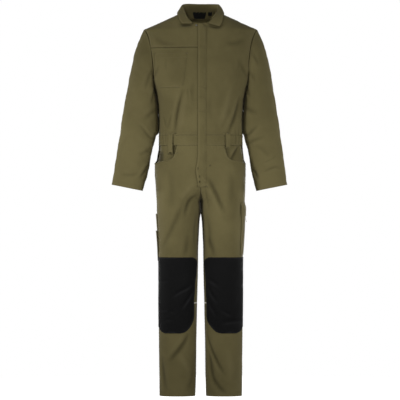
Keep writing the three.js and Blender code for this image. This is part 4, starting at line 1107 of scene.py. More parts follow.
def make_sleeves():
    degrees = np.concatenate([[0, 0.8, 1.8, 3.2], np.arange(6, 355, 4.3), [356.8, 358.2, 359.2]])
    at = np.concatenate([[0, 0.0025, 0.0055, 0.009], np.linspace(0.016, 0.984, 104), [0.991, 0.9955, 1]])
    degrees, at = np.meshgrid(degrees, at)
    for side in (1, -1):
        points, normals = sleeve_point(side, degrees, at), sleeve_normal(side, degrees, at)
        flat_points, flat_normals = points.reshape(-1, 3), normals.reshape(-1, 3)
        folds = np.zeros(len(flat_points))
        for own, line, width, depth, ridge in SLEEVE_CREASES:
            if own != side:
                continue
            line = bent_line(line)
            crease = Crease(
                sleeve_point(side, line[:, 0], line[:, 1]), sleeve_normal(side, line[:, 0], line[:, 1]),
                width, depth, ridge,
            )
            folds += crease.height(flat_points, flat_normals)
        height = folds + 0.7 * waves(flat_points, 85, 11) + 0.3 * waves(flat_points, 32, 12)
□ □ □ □
> _Short problem_:
From the first line to the last, please quote the material above exactly.

> _In response_:
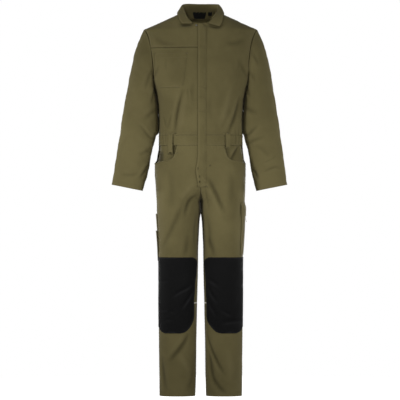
Keep writing the three.js and Blender code for this image. This is part 4, starting at line 1107 of scene.py. More parts follow.
def make_sleeves():
    degrees = np.concatenate([[0, 0.8, 1.8, 3.2], np.arange(6, 355, 4.3), [356.8, 358.2, 359.2]])
    at = np.concatenate([[0, 0.0025, 0.0055, 0.009], np.linspace(0.016, 0.984, 104), [0.991, 0.9955, 1]])
    degrees, at = np.meshgrid(degrees, at)
    for side in (1, -1):
        points, normals = sleeve_point(side, degrees, at), sleeve_normal(side, degrees, at)
        flat_points, flat_normals = points.reshape(-1, 3), normals.reshape(-1, 3)
        folds = np.zeros(len(flat_points))
        for own, line, width, depth, ridge in SLEEVE_CREASES:
            if own != side:
                continue
            line = bent_line(line)
            crease = Crease(
                sleeve_point(side, line[:, 0], line[:, 1]), sleeve_normal(side, line[:, 0], line[:, 1]),
                width, depth, ridge,
            )
            folds += crease.height(flat_points, flat_normals)
        height = folds + 0.7 * waves(flat_points, 85, 11) + 0.3 * waves(flat_points, 32, 12)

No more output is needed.